In 2008, Obama’s North Carolina victory was more dependent on turnout from young or black than any other battleground state. Any meaningful reduction in turnout among either group, and perhaps especially among young voters who appear far less enthusiastic than they were in ’08, would quickly cause much of Obama’s newfound 2.5 point lead to vanish. Romney could then take the lead as old Obama ’08 supporters switch back to their Republican habits. After all, Obama's '08 performance was also bolstered by largely uncontested advertisements that allowed Obama to perform relatively well in rural North Carolina. And this doesn't even account for surging Republican enthusiasm or a far more prepared GOP ground operation.

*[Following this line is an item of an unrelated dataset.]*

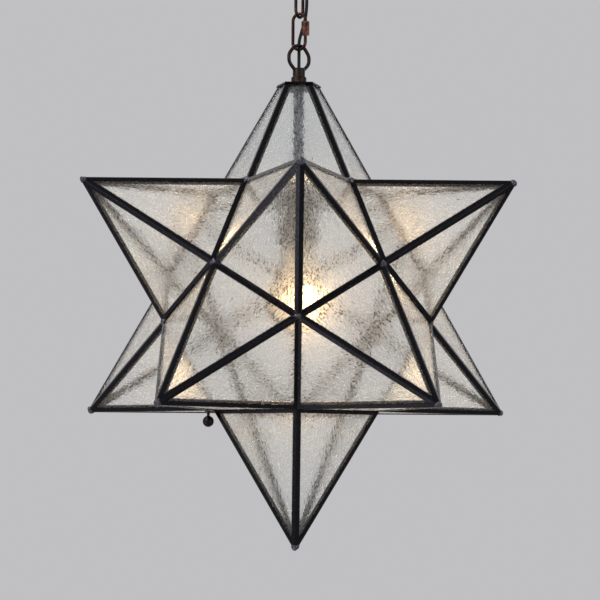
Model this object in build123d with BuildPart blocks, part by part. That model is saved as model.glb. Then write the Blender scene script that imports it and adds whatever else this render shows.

The polls suggest that this might be Obama's fate in the Tar Heel state. The increasing non-white share of registered voters will allow Obama to compensate for a slight decline in Democratic enthusiasm or slight losses among swing voters, but it probably can’t overcome both—let alone if “slight” becomes “modest.” Whether Obama can overcome his deficit in the polls hinges on the possibility that Obama’s strong ground operation and same-day voting combine to defy predictions of lower turnout. With early voting now underway, we might soon have a better idea of whether that's a realistic possibility. And if Obama makes a stop in Charlotte or Raleigh, that might be a sign that they continue to see a narrow path to victory.